O casal não relatou detalhes sobre como a filha se portou durante o trajeto, a todo momento os dois diziam que queriam preservar a menina e só tinham a preocupação de chegar em segurança aos EUA.
A deportação
“Os EUA tratam as pessoas pior que animais. O Brasil respeita os direitos humanos. Nos EUA, ficamos seis dias separados, em um espaço frio, sem comer, ou melhor, comendo só uma coisa que se chama tortilla. Aí colocaram a gente num ônibus e levaram para um aeroporto. O governo do Haiti tem um acordo com os EUA para que os haitianos sejam mandados de volta. Estávamos com os passaportes em mãos, tudo certinho. Não passamos por entrevista ou triagem que mostrasse que não tínhamos condição de ficar. Se eu quiser voltar aos EUA, eu volto, porque não tem nenhum processo contra mim, nada documentado. Pensava que os EUA eram o melhor país do mundo, mas não são. É pior que ditadura. E eles fizeram tudo escondido, de noite, nada pela manhã”

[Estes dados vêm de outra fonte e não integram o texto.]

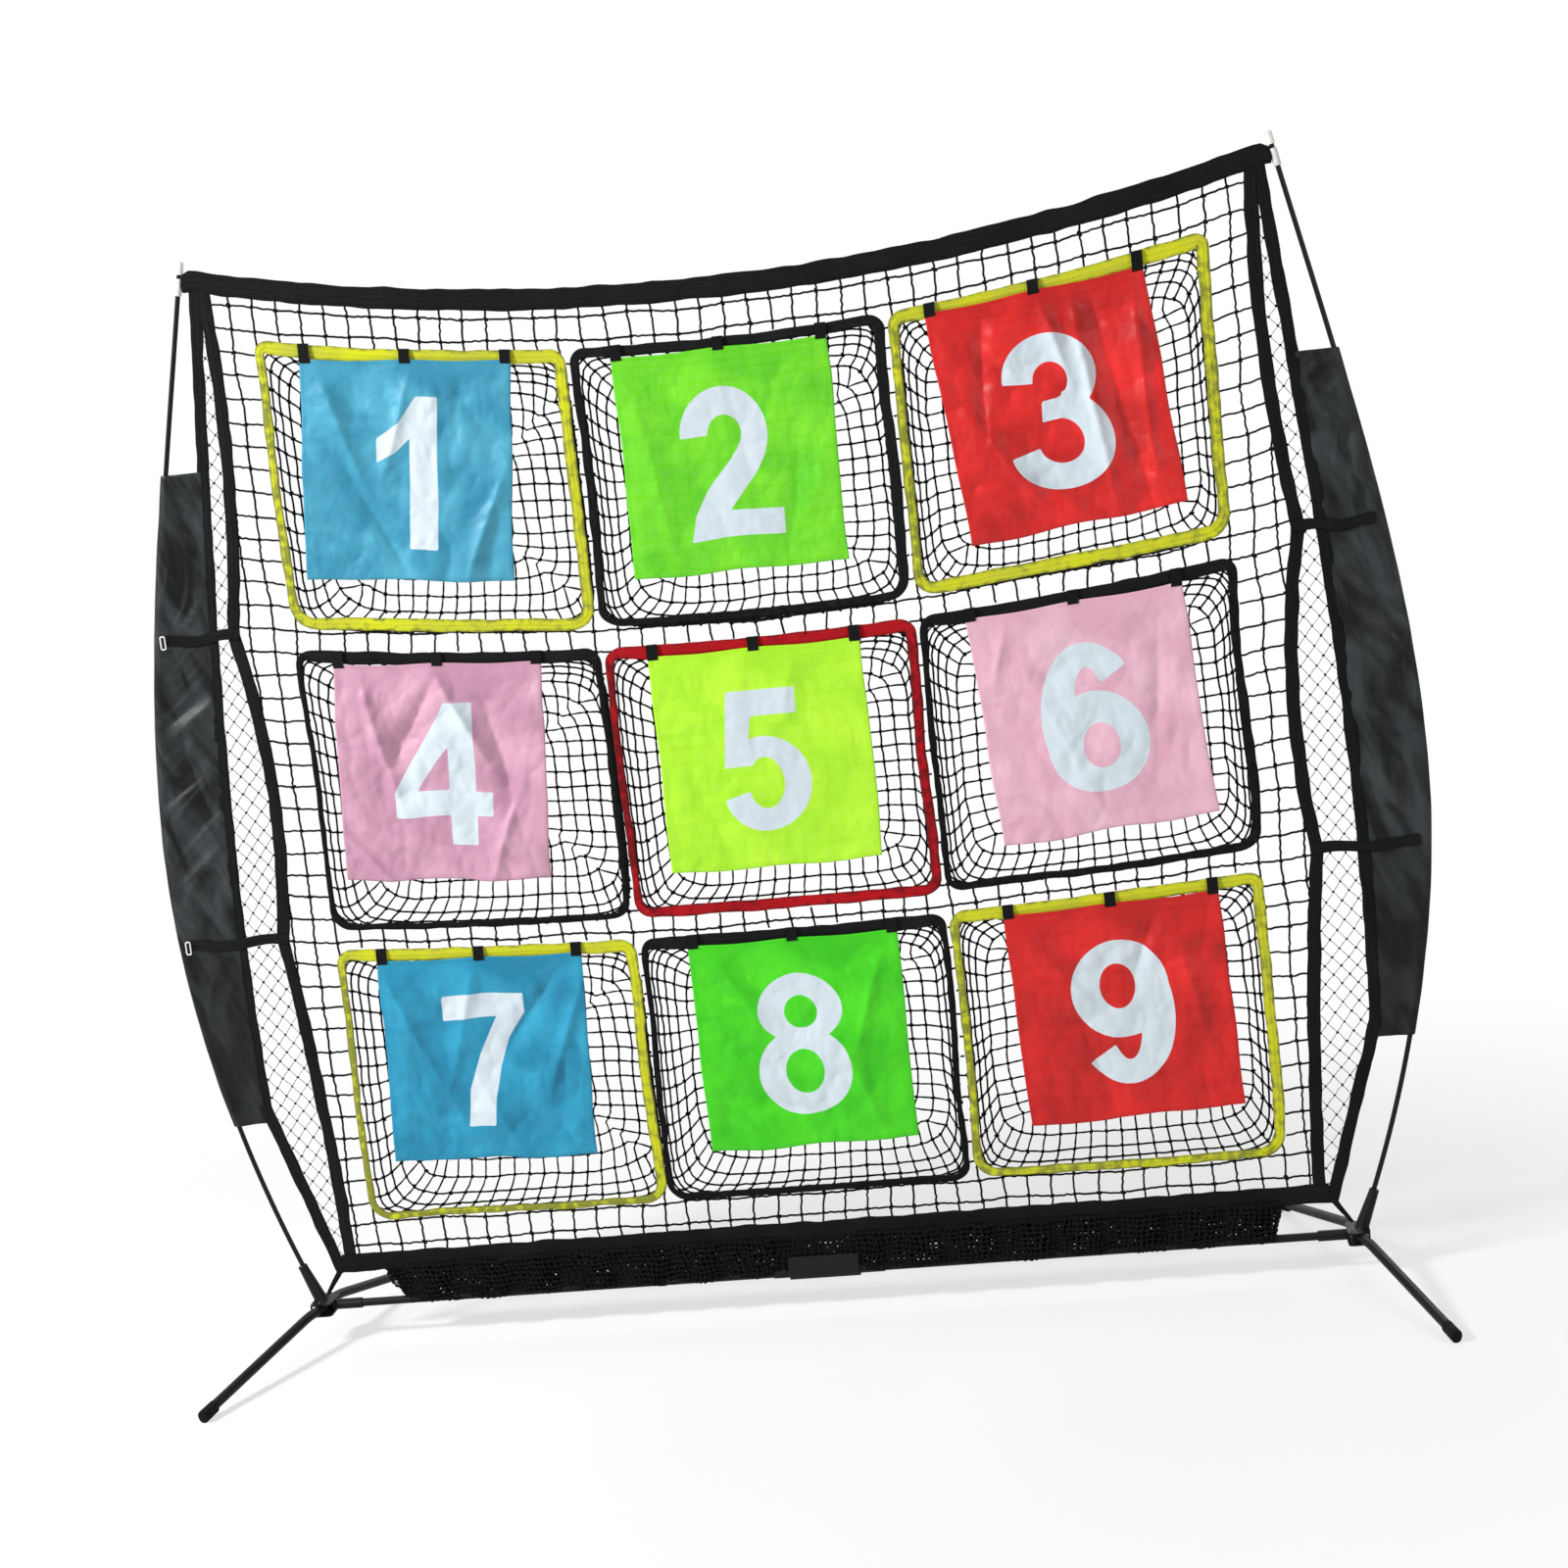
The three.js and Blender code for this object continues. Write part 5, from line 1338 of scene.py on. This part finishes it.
# %% Legs
LEG_REACH, LEG_BEND, LEG_TIP = 0.405, 0.044, 0.0145
LEG_FALL = (BAR_HEIGHT - LEG_TIP) / (LEG_REACH - LEG_BEND)
LEG_TURN = math.radians(18)


def leg_way(side, end):
    """The level direction of a leg: side is 1 on the right, end is -1 in front and 1 behind."""
    return Vector((-side * end * math.sin(LEG_TURN), end * math.cos(LEG_TURN), 0))


def leg_spot(side, end, distance):
    """A point of a leg's straight part, so far from its rivet."""
    rivet = Vector((side * HUB_X, end * 0.024, BAR_HEIGHT - LEG_FALL * (distance - LEG_BEND)))
    return rivet + leg_way(side, end) * distance


def leg(side, end, name):
    path = []
    for distance in (-0.010, 0.0, 0.026):
        spot = leg_spot(side, end, distance)
        path.append(Vector((spot.x, spot.y, BAR_HEIGHT)))
    for t in np.linspace(0, 1, 8):
        distance = (1 - t) ** 2 * 0.028 + 2 * (1 - t) * t * LEG_BEND + t**2 * (LEG_BEND + 0.016)
        spot = leg_spot(side, end, distance)
        path.append(Vector((spot.x, spot.y, BAR_HEIGHT - t**2 * 0.016 * LEG_FALL)))
    path += [leg_spot(side, end, 0.2), leg_spot(side, end, LEG_REACH)]
    square = leg_way(side, end).cross(Vector((0, 0, 1))).normalized()
    piece(f"tube_{name}", rod(path, 0.0095, sides=28, normal=square), STEEL, "tube_steel_black",
          body=f"{name}_leg", replaces=[f"leg_{name}"], crease=35)


def rubber_foot(side, end, name):
    """A dipped foot: two grip rings round the tube, a blunt nose, and a sole pressed flat."""
    tip = leg_spot(side, end, LEG_REACH)
    along = (tip - leg_spot(side, end, LEG_REACH - 0.034)).normalized()
    square = leg_way(side, end).cross(Vector((0, 0, 1))).normalized()
    profile = [(-34, 10.0), (-33, 10.6), (-27, 10.7), (-26.4, 10.2), (-25, 10.2), (-24.4, 10.7),
               (-20, 10.8), (-19.4, 10.3), (-18, 10.3), (-17.4, 10.8), (-2, 11.0), (5, 10.9),
               (7.2, 10.2), (8, 9.0)]  # place along the leg and radius, in mm
    bm = rod([tip + along * run / 1000 for run, radius in profile],
             [radius / 1000 for run, radius in profile], normal=square, chamfer=0.0003)
    for vert in bm.verts:
        axis_height = tip.z + along.z * (vert.co - tip).dot(along)
        if vert.co.z < axis_height:
            vert.co.z = max(0.0, axis_height - (axis_height - vert.co.z) * 1.4)
    piece(f"rubber_foot_{name}", bm, RUBBER, "rubber_black", body=f"{name}_leg",
          replaces=[f"foot_{name}"], crease=40)


for side, name in SIDES:
    for end, place in ((-1, "front"), (1, "rear")):
        leg(side, end, f"{place}_{name}")
        rubber_foot(side, end, f"{place}_{name}")

# %% [markdown]
# ## Pieces that keep the frame's shape
# Hubs, coupler, rivets, buttons and caps are right as they come from the frame. They only get their
# real materials.

# %% Finishes of the frame's own pieces
FINISHES = {"bar_coupler": STEEL, "hub": STEEL, "leg_rivet": RIVET, "snap_button": ZINC,
            "pole_tip_cap": CAP}
for name, node in frame["nodes"].items():
    found = [finish for start, finish in FINISHES.items() if name.startswith(start)]
    if found:
        node.data.materials.clear()
        node.data.materials.append(found[0])

# %% [markdown]
# ## Size
# Both boxes, the frame's and the visual model's, are printed, so that they can be compared.

# %% Finish
made_box = [list(corner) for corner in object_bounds()]
for what, box in (("frame", cad_box), ("visual", made_box)):
    print(what, [round(high - low, 3) for low, high in zip(*box)])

Assim que chegaram ao Haiti, o casal e a filha foram recebidos pela missão da Organização Internacional para Migrações no aeroporto de Porto Príncipe. De lá, foram para a casa da família de Carlos e não saíram mais por medo da violência. O Haiti vive uma turbulência política após o assassinato do presidente Jovenel Moise e dificuldades econômicas após um novo terremoto. A embaixada brasileira confirmou ao ‘Estadão’ ter tido “acesso a cópias dos documentos que, embora não verificadas, parecem autênticas”.
A vida no Haiti
“Aqui tem muito sequestro. Está muito perigoso, principalmente depois da morte do presidente. Poderíamos sair de casa e procurar a embaixada, mas tenho medo e falei para minha mulher não sair. Se ela colocar o pé fora de casa, vão ver que é estrangeira e ela pode ser sequestrada. Ela não fala o nosso idioma, não conseguiria se virar sozinha. Estou procurando ajuda para tirar ela e minha filha daqui o quanto antes. Não há voos diretos para o Brasil e isso torna tudo mais difícil, não sabemos o que fazer e como sair daqui. Elas estão aqui por minha culpa. Minha mãe tem 60 anos e meu pai morreu quando eu estava no Brasil. Saí do meu país para ajudar minha família no Haiti, mas não deu certo. Não vejo mais futuro aqui. Não tenho intenção de ficar. Aqui tem muita gente que foi deportada. Muitos nem procuram ajuda porque não sabem onde procurar. Não sei o que será do futuro dessas pessoas.”
O haitiano, com a voz trêmula e falando rapidamente com medo de a ligação cair, explica que, por sentir medo, não tem coragem de procurar a embaixada do Brasil.
Futuro
“Quando voltar ao Brasil, vou fazer um canal na internet para explicar isso tudo que passei e como estava errado ao querer deixar o País. Deixei o Brasil porque as condições não estavam boas, porque não tem política estável, lá todo mundo fica brigando sobre esquerda ou direita, mas não tem sentido. No Brasil, as pessoas te tratam direito, se alguém tem pão, divide com você. Peço agora que os brasileiros se unam e lutem por uma política estável, para ter comida e trabalho, isso já basta”. Antes de desligar para cuidar da filha que começa a chorar, o haitiano reforça que precisa voltar com a família ao Brasil.